The good news is the bad news is not as bad as it could be regarding Louisiana’s tremendously underfunded major state pension funds. Regardless, heeding these systems declarations that observers should go home for nothing is to be seen encourages a false sense of security.

The Louisiana Legislative Auditor recently released an actuary report on the financial health of the two largest of the state’s many pension systems, the Louisiana State Employees Retirement System and the Teachers Retirement System of Louisiana. Together, they account for nearly $18 billion of the state unfunded accrued liability that constitutionally must disappear by 2029. The report implied that a corner of sorts was being turned in the battle to meet this goal, arguing that the present systems’ configurations will allow for increasing ability to pay down this gap between what they are expected to owe to retirees and what is scheduled to be made available.

The systems cheered on this result, which has come as a result of several legal changes over the last few years – ironically, some of these strenuously opposed by the systems when others previously recommended these prior to political tides making system opposition untenable. However, left unmentioned were the two biggest factors that have stabilized matters over the past couple of years.

One was something never favored by the systems, reductions in force. During the seven years of Gov. Bobby Jindal’s tenure, overall state employment has gone from a full time equivalent of about 93,000 to around 61,000, a decline of about a third (most state employees are in LASERS but those in higher education are in TRSL). While in the short run this can exacerbate the UAL as fewer employees pay in to offset money going out in retirement pay, years before the due date positive effects will occur as fewer potential retirees and beneficiaries will exist and this will carry forward in perpetuity.
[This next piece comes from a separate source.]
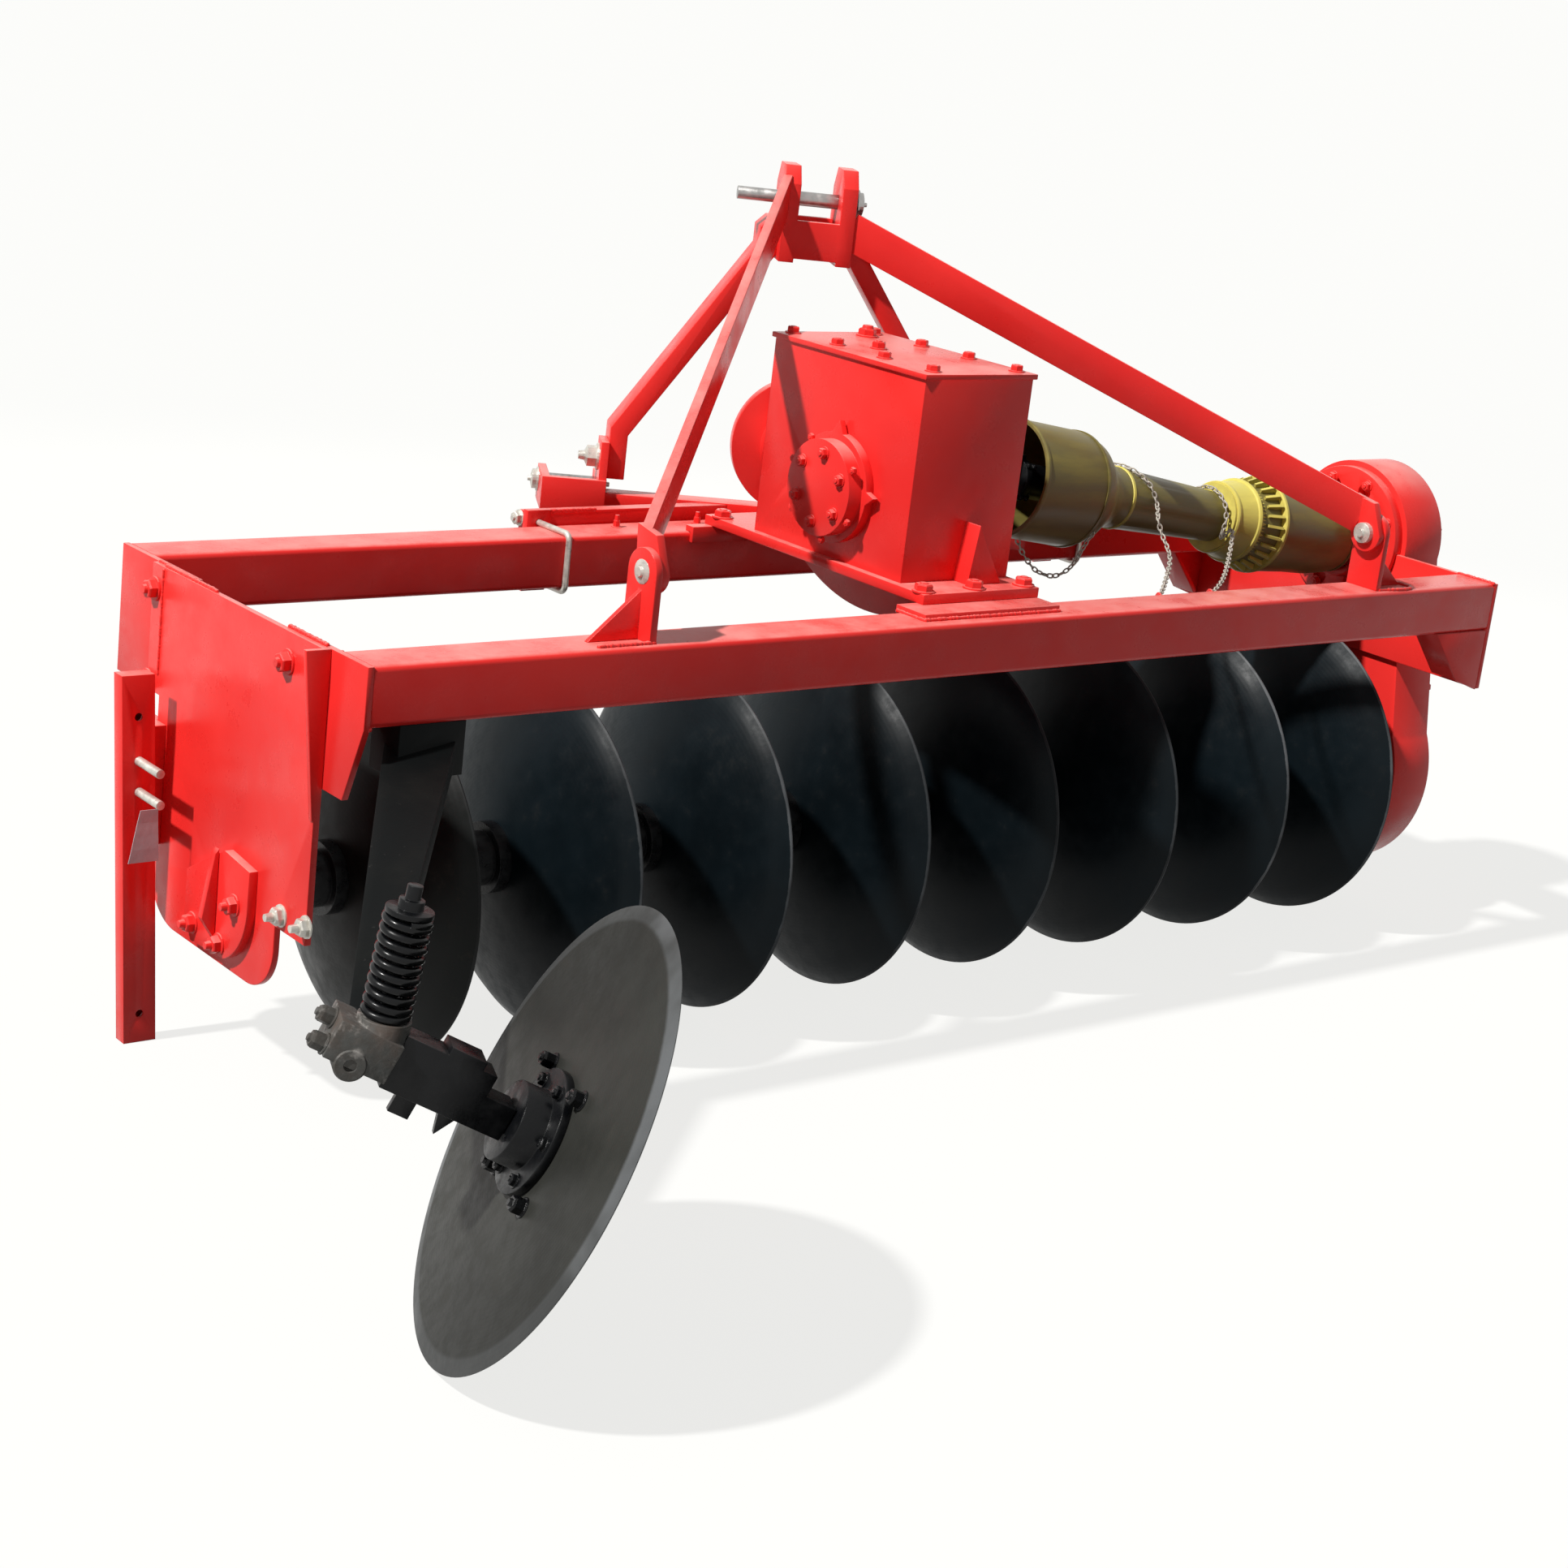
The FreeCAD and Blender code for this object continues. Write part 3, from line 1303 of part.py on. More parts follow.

The other has to do with something they have no control over, macroeconomic conditions that affect investment performance. The easy money monetary policy of the federal government has inflated equity values, around which the system’s investments are built, while the economy sputters along in the worst recovery in history and worst jobs picture in nearly four decades due to depressive policies of the Pres. Barack Obama Administration. Hopefully, the economy someday will catch up to portfolios, but if it doesn’t eventually the air will escape the balloon, investment performance will suffer, and as a result the UAL, under control the past few years, will increase significantly.
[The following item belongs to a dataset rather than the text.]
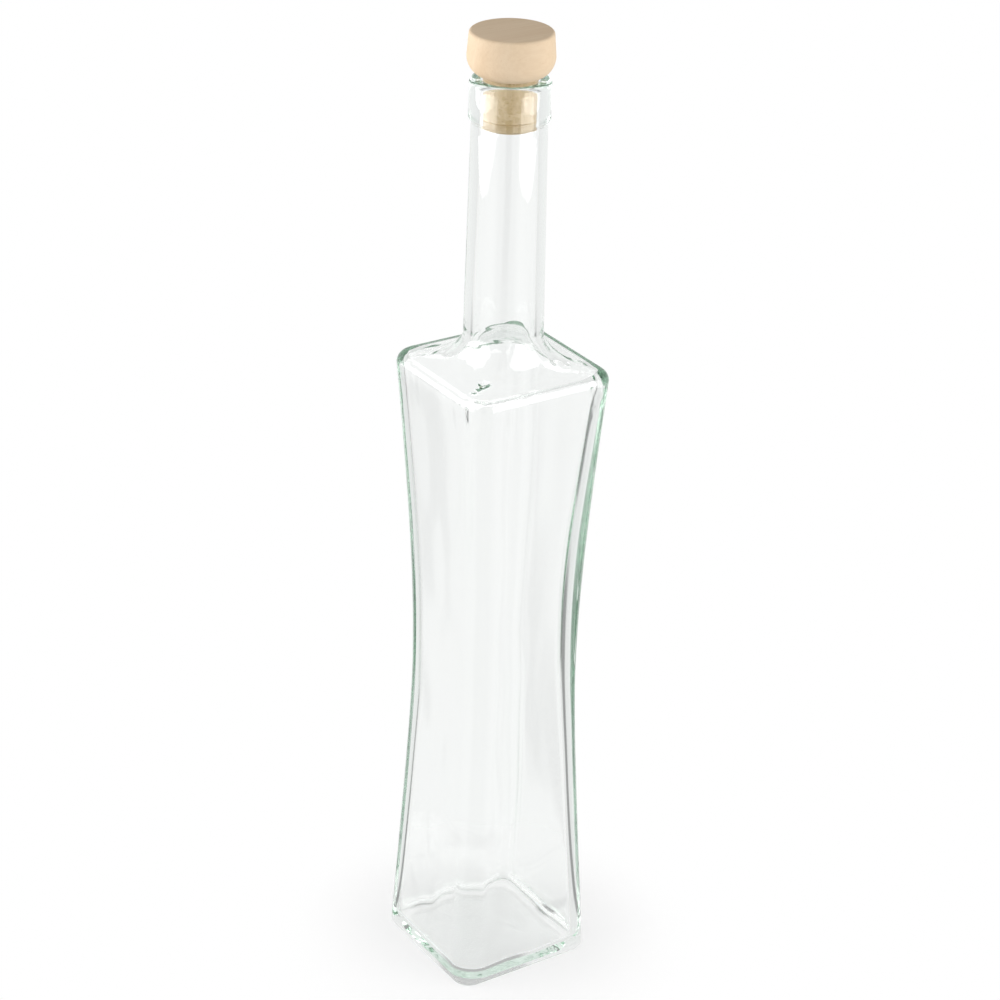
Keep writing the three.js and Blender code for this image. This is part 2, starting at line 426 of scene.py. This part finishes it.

Compounding this would be that if investment returns decreased, the state panel in charge of actuarial matters would force the systems to lower their expected rates of return. This in turn drives up the annual cost to compensate for the UAL, although if the economy picks up steam later and returns rise as a result, this can provide more money in the future to pay off the UAL increase that happened as a result of the change in rate in the past. Two such downgrades already have happened in the past few years.
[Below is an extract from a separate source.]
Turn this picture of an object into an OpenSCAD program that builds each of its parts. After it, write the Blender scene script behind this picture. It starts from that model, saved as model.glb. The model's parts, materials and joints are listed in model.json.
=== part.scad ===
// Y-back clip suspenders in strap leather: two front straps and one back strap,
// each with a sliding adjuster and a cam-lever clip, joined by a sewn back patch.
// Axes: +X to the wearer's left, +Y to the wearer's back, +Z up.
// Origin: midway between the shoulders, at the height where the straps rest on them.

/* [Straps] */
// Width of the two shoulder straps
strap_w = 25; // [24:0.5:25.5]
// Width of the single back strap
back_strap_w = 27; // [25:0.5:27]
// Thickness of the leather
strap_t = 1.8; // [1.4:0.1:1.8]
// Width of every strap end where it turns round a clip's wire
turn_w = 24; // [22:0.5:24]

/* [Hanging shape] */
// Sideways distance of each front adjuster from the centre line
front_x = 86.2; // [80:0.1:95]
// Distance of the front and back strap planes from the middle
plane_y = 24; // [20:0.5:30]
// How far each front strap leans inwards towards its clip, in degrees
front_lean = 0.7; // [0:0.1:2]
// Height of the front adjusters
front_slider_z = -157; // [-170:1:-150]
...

That’s one reason to be wary of the systems blowing sunshine up skirts. The other is that, despite the optimistic tone struck by the systems, the report scarily warns that at the present rate of extra taxpayer contributions to pay off the UAL by the target date the chances of succeeding are even money. Considering that just for LASERS and TRSL in fiscal year 2013 taxpayers had to throw in an extra more than $1.5 billion (even though most TRSL members are at the local level, since education performed locally mostly uses state money, state taxpayers also get hit here along with their footing the bill for college employees), or 6 percent of the entire state budget, for that portion of the UAL payoff, anyone who thinks sunny days are ahead on this issue either lives in a fantasy world or shills for the systems.

Already in the aggregate for LASERS employees their agencies last fiscal year had to pay 37.4 percent of the value of their salaries because of the UAL, with over 30 percent of that going to pay it down (the rest is the statutory base payment required of agencies). Obligations to TRSL employees are not much less, in the aggregate being 27.7 percent with over 20 percent of this because of the UAL. Adverse economic performance would drive these rates much higher.

So by no means are taxpayers out of the woods in terms of paying fantastically huge sums over the next 13 years and perhaps in those years to come much higher than now. The systems can try to distract from the fact all they want, but both are around only 60 percent funded, with the clock ticking and their continuing resistance to other reforms such as increasing the employee contribution for jobs which generally are overcompensated in the first place. Rather than reassurance, this report should generate continued concern over the rickety condition of LASERS and TRSL.